◆ DESCRIPTION OF THE TASK:
The listing below should be written out exactly; please include all of it.

◆ MATERIAL PROVIDED:
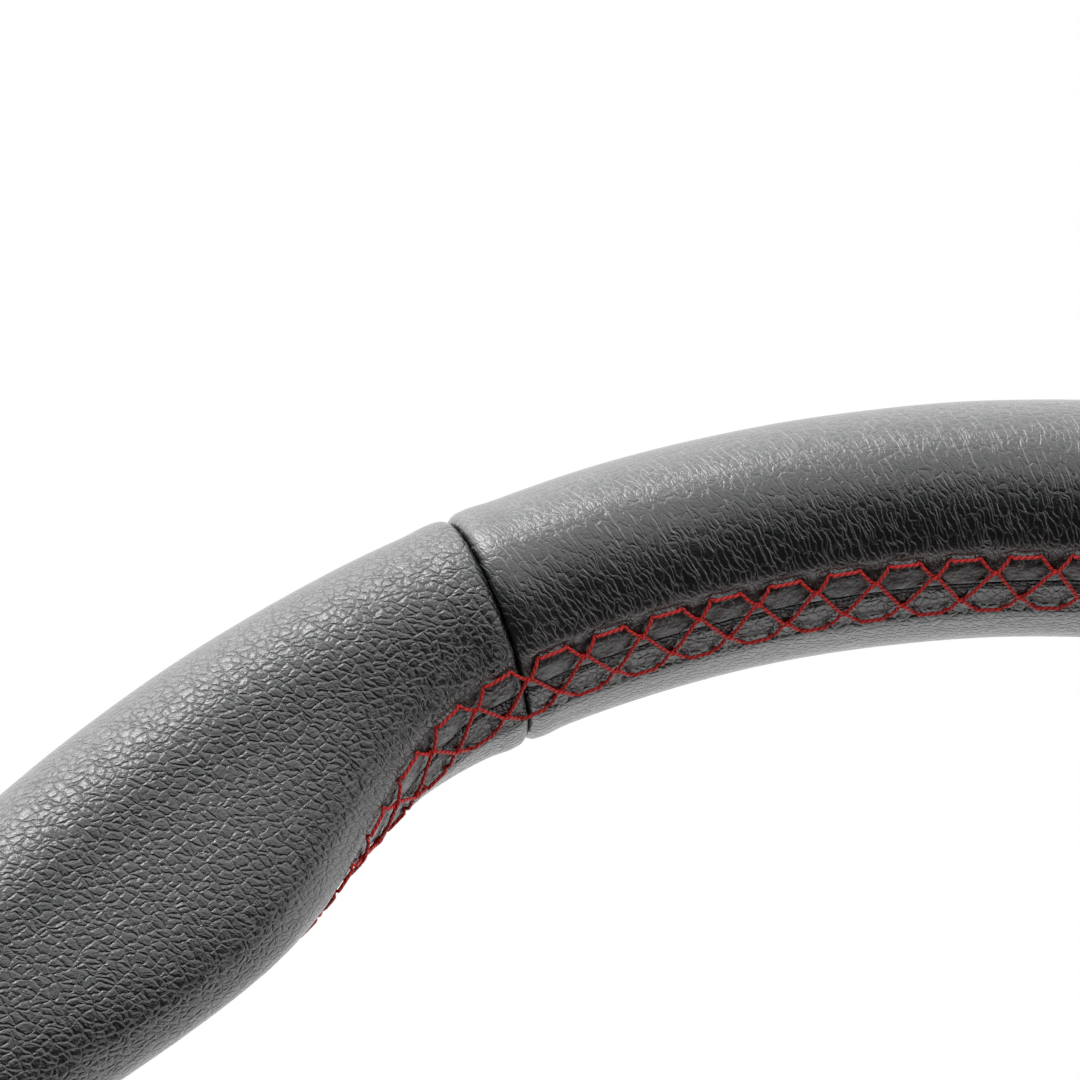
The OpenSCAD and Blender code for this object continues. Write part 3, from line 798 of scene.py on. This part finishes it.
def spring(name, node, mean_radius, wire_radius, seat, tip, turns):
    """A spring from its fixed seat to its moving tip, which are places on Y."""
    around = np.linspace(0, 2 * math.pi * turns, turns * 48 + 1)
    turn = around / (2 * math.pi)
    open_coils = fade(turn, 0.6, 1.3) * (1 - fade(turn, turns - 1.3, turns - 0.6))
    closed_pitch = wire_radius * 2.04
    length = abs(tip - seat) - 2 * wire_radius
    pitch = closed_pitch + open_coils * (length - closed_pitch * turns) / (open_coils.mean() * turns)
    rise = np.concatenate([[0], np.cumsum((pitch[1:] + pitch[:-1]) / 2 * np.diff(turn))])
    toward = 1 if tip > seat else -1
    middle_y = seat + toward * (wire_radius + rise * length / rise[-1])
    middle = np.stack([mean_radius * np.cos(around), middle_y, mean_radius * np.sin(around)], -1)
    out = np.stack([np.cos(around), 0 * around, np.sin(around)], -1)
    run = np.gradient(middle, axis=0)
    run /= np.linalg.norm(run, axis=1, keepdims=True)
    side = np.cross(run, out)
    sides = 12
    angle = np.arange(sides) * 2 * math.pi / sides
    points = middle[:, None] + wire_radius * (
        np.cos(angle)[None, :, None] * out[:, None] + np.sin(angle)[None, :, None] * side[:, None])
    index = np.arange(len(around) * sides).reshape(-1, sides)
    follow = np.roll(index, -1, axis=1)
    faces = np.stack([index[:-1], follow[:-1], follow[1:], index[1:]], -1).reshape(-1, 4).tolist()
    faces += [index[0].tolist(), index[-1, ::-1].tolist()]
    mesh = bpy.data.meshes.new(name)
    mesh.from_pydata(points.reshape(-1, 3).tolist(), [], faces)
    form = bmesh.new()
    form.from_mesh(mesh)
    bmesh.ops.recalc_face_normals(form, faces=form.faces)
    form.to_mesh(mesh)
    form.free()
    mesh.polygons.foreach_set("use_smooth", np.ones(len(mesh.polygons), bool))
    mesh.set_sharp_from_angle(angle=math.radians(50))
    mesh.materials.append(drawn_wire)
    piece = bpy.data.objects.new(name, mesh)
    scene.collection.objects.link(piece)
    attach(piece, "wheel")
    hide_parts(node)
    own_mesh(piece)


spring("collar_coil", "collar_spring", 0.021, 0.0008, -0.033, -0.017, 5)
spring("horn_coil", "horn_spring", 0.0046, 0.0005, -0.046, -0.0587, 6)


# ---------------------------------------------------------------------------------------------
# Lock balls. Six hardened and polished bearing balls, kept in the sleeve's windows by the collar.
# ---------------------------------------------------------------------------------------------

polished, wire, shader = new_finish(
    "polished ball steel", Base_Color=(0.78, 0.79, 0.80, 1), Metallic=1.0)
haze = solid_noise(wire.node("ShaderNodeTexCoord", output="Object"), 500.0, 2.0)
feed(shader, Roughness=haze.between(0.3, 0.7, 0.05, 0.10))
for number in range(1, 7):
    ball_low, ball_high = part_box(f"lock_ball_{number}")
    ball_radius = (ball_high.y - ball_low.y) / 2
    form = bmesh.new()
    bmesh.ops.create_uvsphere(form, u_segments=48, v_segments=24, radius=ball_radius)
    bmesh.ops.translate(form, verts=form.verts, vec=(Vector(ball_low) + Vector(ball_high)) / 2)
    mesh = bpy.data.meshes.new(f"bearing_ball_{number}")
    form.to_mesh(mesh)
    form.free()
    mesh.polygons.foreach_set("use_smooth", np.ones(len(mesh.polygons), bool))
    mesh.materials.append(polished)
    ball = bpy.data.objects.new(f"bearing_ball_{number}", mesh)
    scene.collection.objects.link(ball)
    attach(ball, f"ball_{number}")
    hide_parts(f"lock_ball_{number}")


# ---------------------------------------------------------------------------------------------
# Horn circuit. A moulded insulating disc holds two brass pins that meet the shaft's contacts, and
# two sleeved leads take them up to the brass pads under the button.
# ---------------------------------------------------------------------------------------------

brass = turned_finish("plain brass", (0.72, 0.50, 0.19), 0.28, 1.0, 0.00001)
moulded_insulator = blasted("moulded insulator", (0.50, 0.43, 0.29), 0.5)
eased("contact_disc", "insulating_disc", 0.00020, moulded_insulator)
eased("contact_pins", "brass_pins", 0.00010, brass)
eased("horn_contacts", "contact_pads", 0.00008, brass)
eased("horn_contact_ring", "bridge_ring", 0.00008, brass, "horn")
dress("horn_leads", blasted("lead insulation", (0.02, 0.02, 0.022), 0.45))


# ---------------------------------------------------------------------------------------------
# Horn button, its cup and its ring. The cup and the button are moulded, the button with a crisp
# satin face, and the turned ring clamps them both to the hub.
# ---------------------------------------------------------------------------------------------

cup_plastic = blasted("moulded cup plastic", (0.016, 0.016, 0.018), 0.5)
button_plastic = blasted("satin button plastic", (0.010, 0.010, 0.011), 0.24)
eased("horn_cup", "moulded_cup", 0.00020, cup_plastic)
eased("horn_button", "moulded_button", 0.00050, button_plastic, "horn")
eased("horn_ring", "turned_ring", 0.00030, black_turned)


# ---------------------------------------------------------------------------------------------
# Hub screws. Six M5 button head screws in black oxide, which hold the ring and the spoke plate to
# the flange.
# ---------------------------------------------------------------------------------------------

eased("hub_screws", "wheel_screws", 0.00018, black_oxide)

◆ OUTPUT FOR THIS EXERCISE:
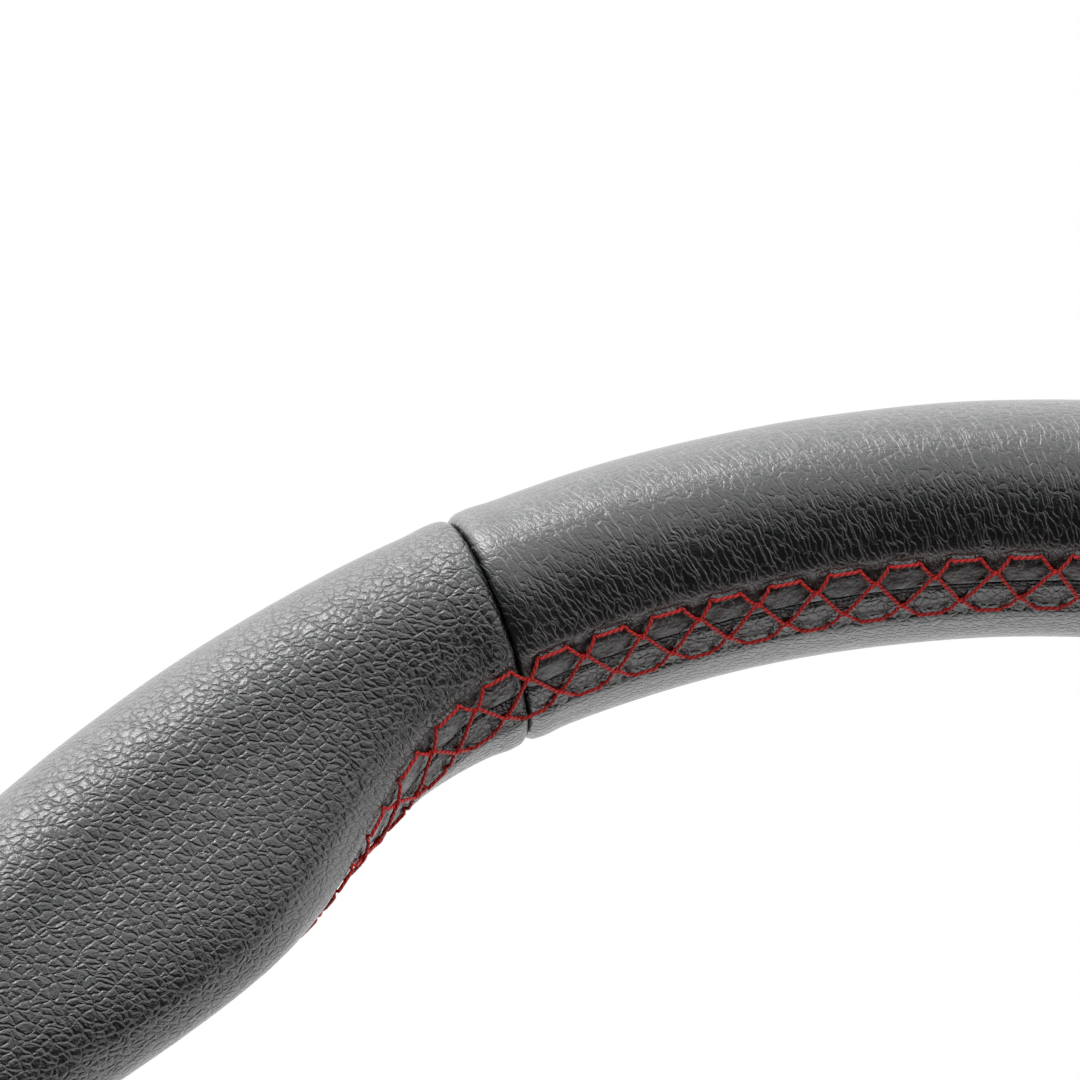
The OpenSCAD and Blender code for this object continues. Write part 3, from line 798 of scene.py on. This part finishes it.
def spring(name, node, mean_radius, wire_radius, seat, tip, turns):
    """A spring from its fixed seat to its moving tip, which are places on Y."""
    around = np.linspace(0, 2 * math.pi * turns, turns * 48 + 1)
    turn = around / (2 * math.pi)
    open_coils = fade(turn, 0.6, 1.3) * (1 - fade(turn, turns - 1.3, turns - 0.6))
    closed_pitch = wire_radius * 2.04
    length = abs(tip - seat) - 2 * wire_radius
    pitch = closed_pitch + open_coils * (length - closed_pitch * turns) / (open_coils.mean() * turns)
    rise = np.concatenate([[0], np.cumsum((pitch[1:] + pitch[:-1]) / 2 * np.diff(turn))])
    toward = 1 if tip > seat else -1
    middle_y = seat + toward * (wire_radius + rise * length / rise[-1])
    middle = np.stack([mean_radius * np.cos(around), middle_y, mean_radius * np.sin(around)], -1)
    out = np.stack([np.cos(around), 0 * around, np.sin(around)], -1)
    run = np.gradient(middle, axis=0)
    run /= np.linalg.norm(run, axis=1, keepdims=True)
    side = np.cross(run, out)
    sides = 12
    angle = np.arange(sides) * 2 * math.pi / sides
    points = middle[:, None] + wire_radius * (
        np.cos(angle)[None, :, None] * out[:, None] + np.sin(angle)[None, :, None] * side[:, None])
    index = np.arange(len(around) * sides).reshape(-1, sides)
    follow = np.roll(index, -1, axis=1)
    faces = np.stack([index[:-1], follow[:-1], follow[1:], index[1:]], -1).reshape(-1, 4).tolist()
    faces += [index[0].tolist(), index[-1, ::-1].tolist()]
    mesh = bpy.data.meshes.new(name)
    mesh.from_pydata(points.reshape(-1, 3).tolist(), [], faces)
    form = bmesh.new()
    form.from_mesh(mesh)
    bmesh.ops.recalc_face_normals(form, faces=form.faces)
    form.to_mesh(mesh)
    form.free()
    mesh.polygons.foreach_set("use_smooth", np.ones(len(mesh.polygons), bool))
    mesh.set_sharp_from_angle(angle=math.radians(50))
    mesh.materials.append(drawn_wire)
    piece = bpy.data.objects.new(name, mesh)
    scene.collection.objects.link(piece)
    attach(piece, "wheel")
    hide_parts(node)
    own_mesh(piece)


spring("collar_coil", "collar_spring", 0.021, 0.0008, -0.033, -0.017, 5)
spring("horn_coil", "horn_spring", 0.0046, 0.0005, -0.046, -0.0587, 6)


# ---------------------------------------------------------------------------------------------
# Lock balls. Six hardened and polished bearing balls, kept in the sleeve's windows by the collar.
# ---------------------------------------------------------------------------------------------

polished, wire, shader = new_finish(
    "polished ball steel", Base_Color=(0.78, 0.79, 0.80, 1), Metallic=1.0)
haze = solid_noise(wire.node("ShaderNodeTexCoord", output="Object"), 500.0, 2.0)
feed(shader, Roughness=haze.between(0.3, 0.7, 0.05, 0.10))
for number in range(1, 7):
    ball_low, ball_high = part_box(f"lock_ball_{number}")
    ball_radius = (ball_high.y - ball_low.y) / 2
    form = bmesh.new()
    bmesh.ops.create_uvsphere(form, u_segments=48, v_segments=24, radius=ball_radius)
    bmesh.ops.translate(form, verts=form.verts, vec=(Vector(ball_low) + Vector(ball_high)) / 2)
    mesh = bpy.data.meshes.new(f"bearing_ball_{number}")
    form.to_mesh(mesh)
    form.free()
    mesh.polygons.foreach_set("use_smooth", np.ones(len(mesh.polygons), bool))
    mesh.materials.append(polished)
    ball = bpy.data.objects.new(f"bearing_ball_{number}", mesh)
    scene.collection.objects.link(ball)
    attach(ball, f"ball_{number}")
    hide_parts(f"lock_ball_{number}")


# ---------------------------------------------------------------------------------------------
# Horn circuit. A moulded insulating disc holds two brass pins that meet the shaft's contacts, and
# two sleeved leads take them up to the brass pads under the button.
# ---------------------------------------------------------------------------------------------

brass = turned_finish("plain brass", (0.72, 0.50, 0.19), 0.28, 1.0, 0.00001)
moulded_insulator = blasted("moulded insulator", (0.50, 0.43, 0.29), 0.5)
eased("contact_disc", "insulating_disc", 0.00020, moulded_insulator)
eased("contact_pins", "brass_pins", 0.00010, brass)
eased("horn_contacts", "contact_pads", 0.00008, brass)
eased("horn_contact_ring", "bridge_ring", 0.00008, brass, "horn")
dress("horn_leads", blasted("lead insulation", (0.02, 0.02, 0.022), 0.45))


# ---------------------------------------------------------------------------------------------
# Horn button, its cup and its ring. The cup and the button are moulded, the button with a crisp
# satin face, and the turned ring clamps them both to the hub.
# ---------------------------------------------------------------------------------------------

cup_plastic = blasted("moulded cup plastic", (0.016, 0.016, 0.018), 0.5)
button_plastic = blasted("satin button plastic", (0.010, 0.010, 0.011), 0.24)
eased("horn_cup", "moulded_cup", 0.00020, cup_plastic)
eased("horn_button", "moulded_button", 0.00050, button_plastic, "horn")
eased("horn_ring", "turned_ring", 0.00030, black_turned)


# ---------------------------------------------------------------------------------------------
# Hub screws. Six M5 button head screws in black oxide, which hold the ring and the spoke plate to
# the flange.
# ---------------------------------------------------------------------------------------------

eased("hub_screws", "wheel_screws", 0.00018, black_oxide)